Find equation for a function of form: $f(x) = Ae^{kx} \cos(Bx+C)+D.$? How can I find the equation of this function.
I assume I will need to work out coordinates for each peak?
The function is a decaying cos graph of the form:
$$f(x) = Ae^{kx} \cos(Bx+C)+D.$$
Any help would be appreciated!
 A: You plug the values into Eureqa (link here) and let it find the function for you.
I pluged the table of values from (my example)

And it found the solution

With pretty good fitting:

The original function I used in Excel was =0.8+0.8*EXP(-'t'/4)*(2*COS(PI()*'t')). 

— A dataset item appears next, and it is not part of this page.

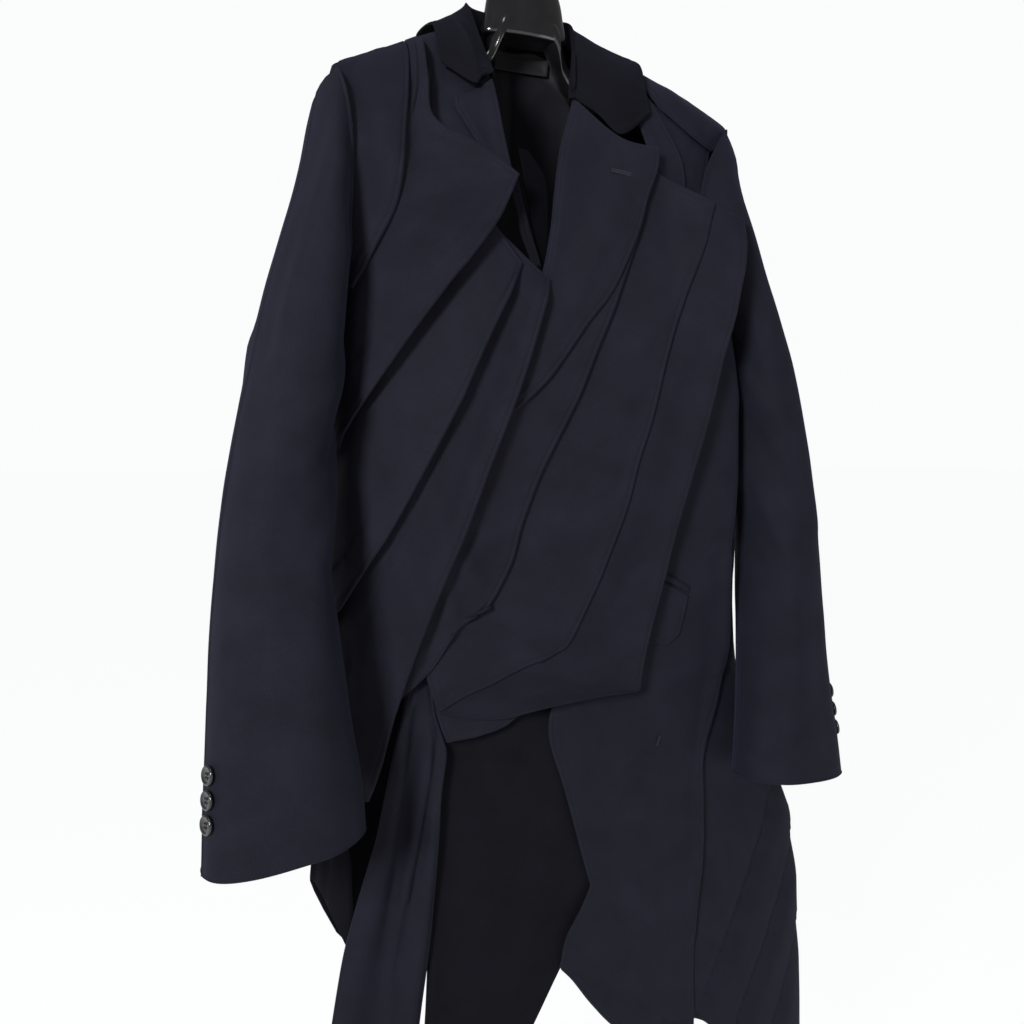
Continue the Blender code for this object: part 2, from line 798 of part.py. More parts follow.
def frame_at(rows, t, degrees):
    """Place and outward direction on a sleeve."""
    p = sleeve_point(rows, t, degrees)
    across = sleeve_point(rows, t, degrees + 2) - sleeve_point(rows, t, degrees - 2)
    along = sleeve_point(rows, t + 0.05, degrees) - sleeve_point(rows, t - 0.05, degrees)
    out = across.cross(along).normalized()
    if out.x * p.x < 0:
        out.negate()
    return p, out


def button(name, rows, z, look):
    """A dished disc, turned about its own axis."""
    t = len(rows) - 2.0
    for _ in range(30):
        p, out = frame_at(rows, t, BUTTON_ANGLE)
        t += (p.z - z) / 60.0
    bm = bmesh.new()
    r, h = BUTTON_DIAMETER / 2, BUTTON_THICK
    profile = ((0, 0), (r * 0.8, 0), (r, h * 0.35), (r, h * 0.75), (r * 0.9, h),
               (r * 0.72, h * 0.95), (r * 0.62, h * 0.72), (0, h * 0.72))
    points = [bm.verts.new((x * MM, 0, y * MM)) for x, y in profile]
    for a, b in zip(points, points[1:]):
        bm.edges.new((a, b))
    bmesh.ops.spin(bm, geom=bm.verts[:] + bm.edges[:], axis=(0, 0, 1), cent=(0, 0, 0),
                   steps=20, angle=math.tau, use_merge=True)
    bmesh.ops.remove_doubles(bm, verts=bm.verts[:], dist=1e-6)
    bmesh.ops.recalc_face_normals(bm, faces=bm.faces[:])
    made = object_from(name, bm, look)
    made.rotation_mode = "QUATERNION"
    made.rotation_quaternion = out.to_track_quat("Z", "X")
    made.location = (p + out * (SHANK + 0.3)) * MM
    return made


def collar(name, look):
    """Fall and stand in one sheet, folded over at its top."""
    stations = []
    for outer, mid, fold, foot in COLLAR:
        outer, mid, fold, foot = (Vector(p) for p in (outer, mid, fold, foot))
        away = fold - foot
        side = mid - foot
        side.z = 0
        side.normalize()
        top = fold + Vector((0, 0, 1.4))
        stations.append([
            outer,
            mid,
            mid.lerp(fold, 0.55) + side * 2.0,
            fold + side * FOLD_HALF - Vector((0, 0, 2.0)),
            top,
            fold - side * FOLD_HALF * 0.6 - Vector((0, 0, 2.0)),
            fold.lerp(foot, 0.55) - side * 0.5,
            foot,
        ])
    grid = []
    for i in range(len(stations)):
        grid.append([stations[i][k] for k in range(8)])
    return sheet_grid(name, grid, look, flip=True)


def lining(name, look):
    grid = []
    columns, levels = 8, 5
    for i in range(levels + 1):
        v = i / levels
        half = LINING["half_top"] + (LINING["half_bottom"] - LINING["half_top"]) * v ** 0.7
        row = []
        for j in range(columns + 1):
            x = half * (2 * j / columns - 1)
            top = back_top(x) - LINING["under_edge"]
            z = top + (LINING["bottom"] - top) * v ** 1.4
            row.append(Vector((x, back_y(x, z, -LINING["inset"]), z)))
        grid.append(row)
    return sheet_grid(name, grid, look, thick=0.001)


def label(name, look):
    grid = []
    for i in range(3):
        z = LABEL["z"] - LABEL["high"] * i / 2
        row = []
        for j in range(7):
            x = LABEL["x"] + LABEL["wide"] * (j / 6 - 0.5)
            y = back_y(x, z, -LINING["inset"]) - 4.2
            row.append(Vector((x, y, z)))
        grid.append(row)
    return sheet_grid(name, grid, look, thick=LABEL["thick"] * MM)


def ring(bm, centre, first, second, count, power=2.4):
    verts = []
    for k in range(count):
        a = math.tau * k / count
        c, s = math.cos(a), math.sin(a)
        c = math.copysign(abs(c) ** (2 / power), c)
        s = math.copysign(abs(s) ** (2 / power), s)
        verts.append(bm.verts.new((centre + first * c + second * s) * MM))
    return verts


def loft(bm, rings):
    for a, b in zip(rings, rings[1:]):
        for k in range(len(a)):
            m = (k + 1) % len(a)
            bm.faces.new((a[k], a[m], b[m], b[k]))
    bm.faces.new(rings[0][::-1])
    bm.faces.new(rings[-1])
    bmesh.ops.recalc_face_normals(bm, faces=bm.faces[:])


def hanger(name, look):
    """Two arms swept forward and a flared neck, moulded in one."""
    bm = bmesh.new()
    rings = []
    full = [(-x, y, z, d, h) for x, y, z, d, h in ARM[:0:-1]] + list(ARM)
    for x, y, z, deep, high in full:
        rings.append(ring(bm, Vector((x, y, z)), Vector((0, deep, 0)), Vector((0, 0, high)), 14))
    loft(bm, rings)
    arms = object_from(name, bm, look)
    bm = bmesh.new()
    rings = [ring(bm, Vector((0, 0, z)), Vector((wide, 0, 0)), Vector((0, deep, 0)), 20)
             for z, wide, deep in NECK]
    loft(bm, rings)
    neck = object_from("hanger_neck_cutter", bm, look)
    JACKET.objects.unlink(neck)
    HELPERS.objects.link(neck)
    neck.hide_render = True
    neck.display_type = "WIRE"
    join = arms.modifiers.new("neck", "BOOLEAN")
    join.operation = "UNION"
    join.object = neck
    bore = bpy.data.objects.new("hook_bore", bpy.data.meshes.new("hook_bore"))
    bm = bmesh.new()
    bmesh.ops.create_cone(bm, cap_ends=True, segments=20,
                          radius1=(HOOK_WIRE / 2 + 0.3) * MM, radius2=(HOOK_WIRE / 2 + 0.3) * MM,
                          depth=40 * MM)
    bmesh.ops.translate(bm, verts=bm.verts[:], vec=(0, 0, (HOOK_FROM - 0.5 + 20) * MM))
    bm.to_mesh(bore.data)
    bm.free()
    HELPERS.objects.link(bore)
    bore.hide_render = True
    bore.display_type = "WIRE"
    cut = arms.modifiers.new("bore", "BOOLEAN")
    cut.operation = "DIFFERENCE"
    cut.object = bore
    return arms


def hook(name, look):
    """Steel wire: a stem, a bend to the side, and a crown open on one side."""
    radius = HOOK_INSIDE + HOOK_WIRE / 2
    centre = -HOOK_INSIDE
    points = [Vector((0, 0, HOOK_FROM)), Vector((0, 0, HOOK_BEND - 8)), Vector((0.6, 0, HOOK_BEND))]
    start = math.radians(-62)
    first = Vector((radius * math.cos(start), 0, centre + radius * math.sin(start)))
    points.append(Vector((4.2, 0, HOOK_BEND + 8.5)))
    count = 24
    stop = math.radians(208)
    for k in range(count + 1):
        a = start + (stop - start) * k / count
        points.append(Vector((radius * math.cos(a), 0, centre + radius * math.sin(a))))
    curve = bpy.data.curves.new(name, "CURVE")
    curve.dimensions = "3D"
    curve.bevel_depth = HOOK_WIRE / 2 * MM
    curve.bevel_resolution = 3
    curve.use_fill_caps = True
    line = curve.splines.new("POLY")
    line.points.add(len(points) - 1)
    for point, p in zip(line.points, points):
        point.co = (p.x * MM, p.y * MM, p.z * MM, 1)
    made = bpy.data.objects.new(name, curve)
    JACKET.objects.link(made)
    curve.materials.append(look)
    return made


for old in list(bpy.data.objects):
    bpy.data.objects.remove(old)
JACKET = collection("long_jacket")
HELPERS = collection("helpers")

WOOL = (0.020, 0.019, 0.028)
looks = {}


def look_for(name, colour=WOOL, roughness=0.82, metallic=0.0):
    looks[name] = material(name, colour, roughness, metallic)
    return looks[name]


SHAPES = {"drape_fold": drape_shape, "layer_left_outer": lifted_shape,
          "layer_left_inner": lifted_shape}
for node, spec in PANELS.items():
    panel(node, spec, look_for(node), SHAPES.get(node))
for node, spec in LAPELS.items():
    panel(node, spec, look_for(node), lapel_shape(spec["roll"]))

back_panel("back_right", -1, look_for("back_right"))
back_panel("back_left", 1, look_for("back_left"))
side_panel("side_right", SIDE_RIGHT, -1, look_for("side_right"), 6)
side_panel("side_left", SIDE_LEFT, 1, look_for("side_left"), 16, pleated=True)

for side, rows in (("right", SLEEVE_RIGHT), ("left", SLEEVE_LEFT)):
    sleeve(f"sleeve_{side}_top", rows, SLEEVE_BACK_SEAM, SLEEVE_FRONT_SEAM,
           look_for(f"sleeve_{side}_top"), 11, SADDLES[side])
    sleeve(f"sleeve_{side}_under", rows, SLEEVE_FRONT_SEAM, SLEEVE_BACK_SEAM + 360,
           look_for(f"sleeve_{side}_under"), 9, SADDLES[side])

for side, rows in (("right", SLEEVE_RIGHT), ("left", SLEEVE_LEFT)):
    for k in range(3):
        height = rows[-1][1] + BUTTONS_FROM_HEM + BUTTON_PITCH * k
        button(f"button_{side}_{k + 1}", rows, height,
               look_for(f"button_{side}_{k + 1}", (0.012, 0.011, 0.013), 0.28))

collar("collar", look_for("collar"))
lining("lining_back", look_for("lining_back", (0.012, 0.012, 0.020), 0.38))
label("label", look_for("label", (0.015, 0.014, 0.018), 0.35))
hanger("hanger_body", look_for("hanger_body", (0.004, 0.004, 0.005), 0.08))
hook("hanger_hook", look_for("hanger_hook", (0.60, 0.60, 0.60), 0.22, 1.0))
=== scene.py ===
"""The looks of a long layered wool jacket on a moulded hanger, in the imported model's frame.

The tables and the forms' functions are those of the part's source, in
millimetres; here the same lofts are made in small steps, with their folded
edges, seams and creases.
"""

import math
import bmesh
import bpy
import numpy as np
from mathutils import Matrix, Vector, noise


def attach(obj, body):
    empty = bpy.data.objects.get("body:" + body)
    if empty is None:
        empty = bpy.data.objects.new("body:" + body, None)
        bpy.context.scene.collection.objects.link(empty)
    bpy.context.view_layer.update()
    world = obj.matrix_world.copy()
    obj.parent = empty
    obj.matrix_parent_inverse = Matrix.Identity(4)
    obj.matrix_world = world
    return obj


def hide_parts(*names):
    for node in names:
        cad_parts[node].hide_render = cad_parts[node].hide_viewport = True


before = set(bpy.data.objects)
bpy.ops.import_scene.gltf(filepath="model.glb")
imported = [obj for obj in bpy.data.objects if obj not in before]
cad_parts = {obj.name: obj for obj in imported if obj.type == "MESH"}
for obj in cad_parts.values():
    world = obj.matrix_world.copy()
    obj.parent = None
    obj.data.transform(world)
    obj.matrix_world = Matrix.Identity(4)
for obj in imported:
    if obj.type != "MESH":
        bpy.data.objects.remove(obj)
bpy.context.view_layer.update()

MM = 0.001
CLOTH = 0.0016          # wall of one layer of cloth
SEAM = 0.0003           # gap left at every seam
LEVEL = 3.6             # from one layer to the next at the front
LEVEL_SIDE = 2.6        # the same at the wearer's right side, where they are sewn in
SIDE_STEP = 2.3         # the same round the side, outwards
BEND = 150.0            # past this, a table's x runs round the side of the form
STACK = 24.0            # the form gives way this much under the right front's stack
SHOULDER_ROUND = 90.0   # height in which the front rounds over the shoulder
BACK_ROUND = 30.0       # the same at the back

NECK_HALF = 65.0        # the neck opening's half width on the shoulder line
NECK_Z = -148.0         # the shoulder line's height at the neck
SHOULDER_DROP = (65.0, 68.0)   # from there to the shoulder point, right and left
SHOULDER_RUN = 125.0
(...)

Eureqa solution: 0.80000001 + 0.79978114*cos(-6.2831697*t)*exp(-0.25*t)
The results are impressive as you can see the 0.8 the 2*PI() and the 1/4.
A: One way is to use a multidimensional minimizer:  collect a bunch of points, create a function of $A, B, C,  D, k$ that sums the squared errors, and minimize it.  Such routines are available in any numerical analysis text, or in Excel.

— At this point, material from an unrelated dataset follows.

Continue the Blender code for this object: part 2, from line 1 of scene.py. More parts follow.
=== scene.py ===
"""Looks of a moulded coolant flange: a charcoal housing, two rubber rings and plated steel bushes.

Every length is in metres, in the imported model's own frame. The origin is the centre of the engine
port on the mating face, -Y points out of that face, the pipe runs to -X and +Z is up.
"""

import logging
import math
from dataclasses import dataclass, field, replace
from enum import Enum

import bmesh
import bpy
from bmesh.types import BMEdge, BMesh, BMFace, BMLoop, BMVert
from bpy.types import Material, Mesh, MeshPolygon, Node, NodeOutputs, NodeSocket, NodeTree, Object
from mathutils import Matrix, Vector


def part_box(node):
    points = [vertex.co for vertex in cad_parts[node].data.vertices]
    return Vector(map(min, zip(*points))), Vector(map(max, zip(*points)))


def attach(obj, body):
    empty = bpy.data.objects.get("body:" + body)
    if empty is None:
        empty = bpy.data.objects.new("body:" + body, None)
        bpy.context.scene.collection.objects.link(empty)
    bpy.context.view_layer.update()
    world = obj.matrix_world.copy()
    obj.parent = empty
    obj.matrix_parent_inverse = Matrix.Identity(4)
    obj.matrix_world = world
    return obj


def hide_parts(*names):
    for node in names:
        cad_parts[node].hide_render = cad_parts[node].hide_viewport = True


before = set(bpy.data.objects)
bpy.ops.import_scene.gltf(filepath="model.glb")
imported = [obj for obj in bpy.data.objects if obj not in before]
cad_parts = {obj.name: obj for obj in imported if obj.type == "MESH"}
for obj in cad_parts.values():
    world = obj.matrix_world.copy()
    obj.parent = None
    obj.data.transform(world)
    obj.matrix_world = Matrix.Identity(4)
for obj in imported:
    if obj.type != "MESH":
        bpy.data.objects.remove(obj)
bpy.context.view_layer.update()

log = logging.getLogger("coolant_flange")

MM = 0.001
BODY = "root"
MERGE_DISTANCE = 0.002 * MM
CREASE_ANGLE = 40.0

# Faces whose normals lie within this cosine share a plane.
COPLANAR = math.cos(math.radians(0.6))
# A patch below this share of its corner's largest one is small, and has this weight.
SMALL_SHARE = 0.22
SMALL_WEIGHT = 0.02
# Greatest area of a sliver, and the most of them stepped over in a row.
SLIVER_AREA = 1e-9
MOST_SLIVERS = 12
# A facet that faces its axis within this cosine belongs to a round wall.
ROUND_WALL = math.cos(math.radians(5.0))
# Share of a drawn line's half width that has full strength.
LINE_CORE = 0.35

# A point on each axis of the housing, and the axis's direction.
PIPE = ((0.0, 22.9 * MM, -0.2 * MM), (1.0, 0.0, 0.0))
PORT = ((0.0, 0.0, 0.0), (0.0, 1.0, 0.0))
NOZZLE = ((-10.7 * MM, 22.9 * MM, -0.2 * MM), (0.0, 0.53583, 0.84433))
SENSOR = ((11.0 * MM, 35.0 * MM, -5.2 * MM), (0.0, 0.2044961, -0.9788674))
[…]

To do it by eye, Eivind gave you a start.  It looks like $D$ is about $82$ (taking the center of the wiggles), $C$ is $0$ (assuming the start has a flat tangent-maybe it is $-3$ or so), $9$ waves end at $x=108$ so $B=2\pi/12$, the amplitude drops by about a factor of $4$ in $100,$ so $e^{100k}=0.25, k=-.014$ and from the first wave $A$ is about $35$.